Document Worker exports all their feature including:
- Multi-Tag Indexes
- Context-Search Indexes
- Document-Store
Example (CommonJS): document-worker-export-import
Example (ESM): document-worker-export-import
Provide the index configuration and keep it, because it isn't stored. Provide a parameter config
which is including the filepath to the extern configuration file:
const dirname = import.meta.dirname;
const config = {
worker: true,
document: {
id: "tconst",
store: true,
index: [{
field: "primaryTitle",
config: dirname + "/config.primaryTitle.js"
},{
field: "originalTitle",
config: dirname + "/config.originalTitle.js"
}],
tag: [{
field: "startYear"
},{
field: "genres"
}]
}
};
Any changes you made to the configuration will almost require a full re-index.
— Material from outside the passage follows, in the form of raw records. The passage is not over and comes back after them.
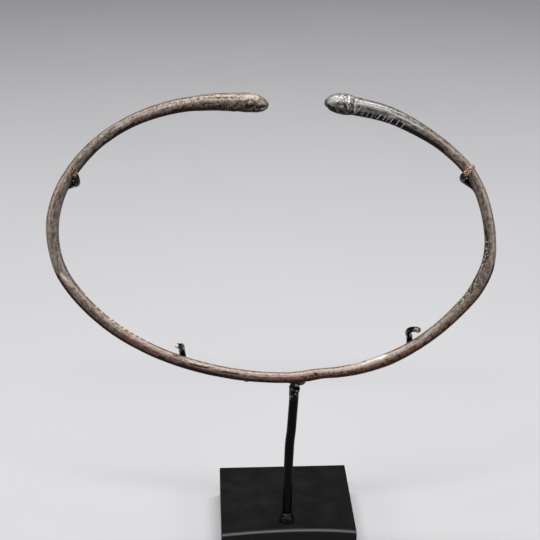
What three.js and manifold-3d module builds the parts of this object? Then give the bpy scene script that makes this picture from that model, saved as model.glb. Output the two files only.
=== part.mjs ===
// Bronze torc with two snake-head terminals, held by a wire cradle on a stemmed block.
// Millimetres, +Z up, -Y is the front. The origin is the centre of the block's underside.
import * as THREE from 'three';
import { mergeVertices } from 'three/addons/utils/BufferGeometryUtils.js';
import Module from 'manifold-3d';

// Driving sizes of the torc, its ring measured from bar centre to bar centre
const RING_WIDTH = 158.3;
const RING_HEIGHT = 99.9;
const BAR_DIAMETER = 4.7;
const LEFT_HEAD_DEPTH = 7.0;
const LEFT_HEAD_LENGTH = 11.9;
const RIGHT_HEAD_DEPTH = 7.6;
const RIGHT_HEAD_LENGTH = 11.1;

// Driving sizes of the stand
const BLOCK_WIDTH = 50.8;
const BLOCK_DEPTH = 50.8;
const BLOCK_HEIGHT = 12.7;
const BLOCK_EDGE = 0.5;
const FRONT_HOLLOW = 2.2;
const STEM_DIAMETER = 3.5;
const STEM_HEIGHT = 61;
const STEM_SETBACK = 9.6;
const STEM_ASIDE = -0.35;
const STEM_KINK = 2.6;
const SOCKET_FLOOR = 5.7;
const COLLAR_DIAMETER = 5.9;
const COLLAR_HEIGHT = 3.7;
const COLLAR_LIP = 0.6;
const COLLAR_TOP_WALL = 0.25;
const BRAZE_LENGTH = 8;
const BRAZE_FILLET = { wide: 6.8, deep: 4.3, high: 4.2, aside: 0.9, below: 1.7 };
const WIRE_DIAMETER = 2.3;
const LEAN = THREE.MathUtils.degToRad(20);

// Space kept between pieces that touch
const FIT_GAP = 0.3;

// Degrees round the bar, from its front towards the ring's inside, at which the wire runs
const BEHIND = 180;

// The bar's centre line, left snout to right snout, as shares of the ring's width and height
const RING_COURSE = [
  [0.495, 0.992], [0.426, 0.999], [0.350, 0.999], [0.269, 0.982], [0.186, 0.938],
  [0.111, 0.867], [0.054, 0.776], [0.018, 0.683], [0.001, 0.588], [0.001, 0.499],
  [0.017, 0.402], [0.059, 0.302], [0.127, 0.199], [0.218, 0.111], [0.324, 0.047],
  [0.435, 0.010], [0.523, 0.000], [0.567, 0.004], [0.605, 0.012], [0.649, 0.017],
  [0.705, 0.033], [0.776, 0.071], [0.848, 0.134], [0.916, 0.221], [0.966, 0.310],
  [0.996, 0.418], [0.994, 0.567], [0.961, 0.717], [0.902, 0.820], [0.835, 0.894],
  [0.768, 0.947], [0.701, 0.976], [0.622, 0.999],
];

// Share of the ring's width at which the stem stands under it
const STEM_SHARE = 0.546;

// The bar's girth: share of the way from snout to snout, share of the bar's diameter
const BAR_GIRTH = [
  [0.030, 1.460], [0.041, 1.385], [0.051, 1.310], [0.061, 1.230], [0.071, 1.120], [0.090, 1.060],
  [0.122, 0.960], [0.155, 0.910], [0.185, 0.930], [0.222, 0.970], [0.245, 1.000], [0.262, 0.980],
  [0.278, 0.930], [0.293, 0.950], [0.308, 0.980], [0.330, 0.950], [0.380, 0.925], [0.430, 0.900],
  [0.470, 0.875], [0.520, 0.820], [0.540, 0.830], [0.555, 0.870], [0.567, 0.820], [0.586, 0.870],
  [0.616, 0.960], [0.631, 0.980], [0.646, 0.950], [0.665, 0.920], [0.694, 0.960], [0.717, 0.990],
  [0.737, 1.090], [0.752, 1.070], [0.767, 0.970], [0.784, 0.900], [0.813, 0.880], [0.850, 0.880],
  [0.880, 0.920], [0.900, 1.020], [0.915, 1.130], [0.928, 1.210], [0.946, 1.300], [0.966, 1.410],
  [0.972, 1.430],
];

// A head's outline from the snout back, as shares of its length and depth, and its eye
const LEFT_HEAD = {
  depth: LEFT_HEAD_DEPTH,
  length: LEFT_HEAD_LENGTH,
  outline: [[0, 0], [0.02, 0.26], [0.12, 0.60], [0.25, 0.82], [0.38, 0.94], [0.57, 1], [0.78, 1], [1, 0.94]],
  eyeBack: 0.55,
  eyeUp: -0.09,
  snoutDrop: 0.07,
};
const RIGHT_HEAD = {
  depth: RIGHT_HEAD_DEPTH,
  length: RIGHT_HEAD_LENGTH,
  outline: [[0, 0], [0.02, 0.24], [0.16, 0.65], [0.34, 0.88], [0.52, 0.985], [0.72, 1], [1, 0.88]],
  eyeBack: 0.53,
  eyeUp: -0.14,
  snoutDrop: 0.03,
};
const HEAD_SPREAD = 1.08;
const SNOUT_DROP_REACH = 0.55;

// Eye bosses and mouth lines, as shares of the head's depth, the mouth's length of its length
const EYE = { length: 0.17, height: 0.13, rise: 0.055 };
const MOUTH = { length: 0.4, front: -0.07, back: -0.24, width: 0.07, cut: 0.05 };

// The worn flat on the inner side of the right arm, as shares of the bar's length and radius,
// and how far it turns to the front
const INNER_FLAT = { from: 0.70, to: 0.83, fade: 0.03, cut: 0.1, turn: THREE.MathUtils.degToRad(40) };

// Claws, root first: mm along the bar, degrees round it from the front, mm off its fit
const UPPER_LEFT_CLAW = {
  share: 0.2045,
  course: [
    [8, 176, 0], [4.2, 168, 0], [2, 140, 0.1], [0.6, 95, 0.1], [-1.3, 48, 0], [-3.0, 10, 0], [-4.1, -12, -0.1],
  ],
};
const UPPER_RIGHT_CLAW = {
  share: 0.8440,
  course: [
    [-9, 176, 0], [-5, 168, 0], [-2, 140, 0], [0.6, 100, 0], [1.9, 50, 0], [2.3, 0, 0], [2.4, -42, 0],
  ],
};
const LOWER_LEFT_CLAW = {
  share: 0.4316,
  course: [
    [7, 180, 2.6], [2.6, 180, 2.6], [0.4, 150, 2.6], [-0.4, 118, 2.0], [-0.7, 90, 1.5], [-1.7, 68, 2.0],
    [-2.7, 55, 2.3],
  ],
};
const LOWER_RIGHT_CLAW = {
  share: 0.6580,
  course: [
    [-7, 180, 2.6], [-2.6, 180, 2.6], [-0.3, 150, 2.5], [0.2, 118, 2.1], [0.9, 90, 2.0], [2.4, 68, 1.8],
    [3.9, 52, 0.9],
  ],
};
const CLAW_TAPER = { length: 7, share: 0.74 };

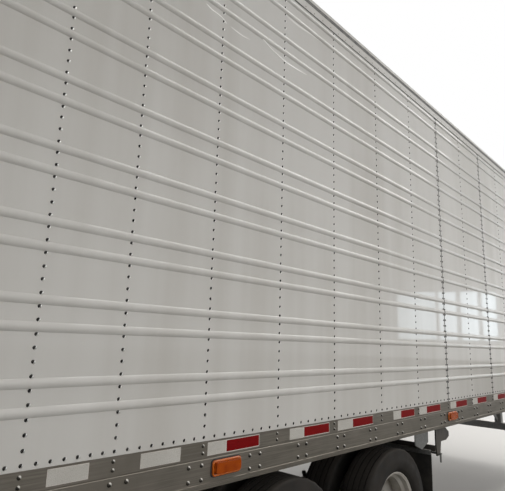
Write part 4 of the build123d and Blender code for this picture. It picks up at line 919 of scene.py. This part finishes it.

Provide the extern configuration file as a default export including the methods export
and import
:
import { promises as fs } from "fs";
export default {
tokenize: "forward",
export: async function(key, data){
// like the usual export write files by key + data
await fs.writeFile("./export/" + key, data, "utf8");
},
import: async function(file){
// instead of looping you will get the filename as 2nd paramter
// just return the loaded contents as a string
return await fs.readFile("./export/" + file, "utf8");
}
};
Create your index by assigning the configuration file from above:
import { Document } from "flexsearch";
const document = await new Document(config);
// add data to the index
// ...
Export the index by providing a key-data handler:
await document.export(async function(key, data){
await fs.writeFile("./export/" + key, data, "utf8");
});
Import the index:
const files = await fs.readdir("./export/");
// create the same type of index you have used by .export()
// along with the same configuration
const document = await new Document(config);
await Promise.all(files.map(async file => {
const data = await fs.readFile("./export/" + file, "utf8");
// call import (async)
await document.import(file, data);
}));
CSP-friendly Worker (Browser)
When just using worker by passing the option worker: true
, the worker will be created by code generation under the hood. This might have issues when using strict CSP settings.
You can overcome this issue by passing the filepath to the worker file like worker: "./worker.js"
. The original worker file is located at src/worker/worker.js
.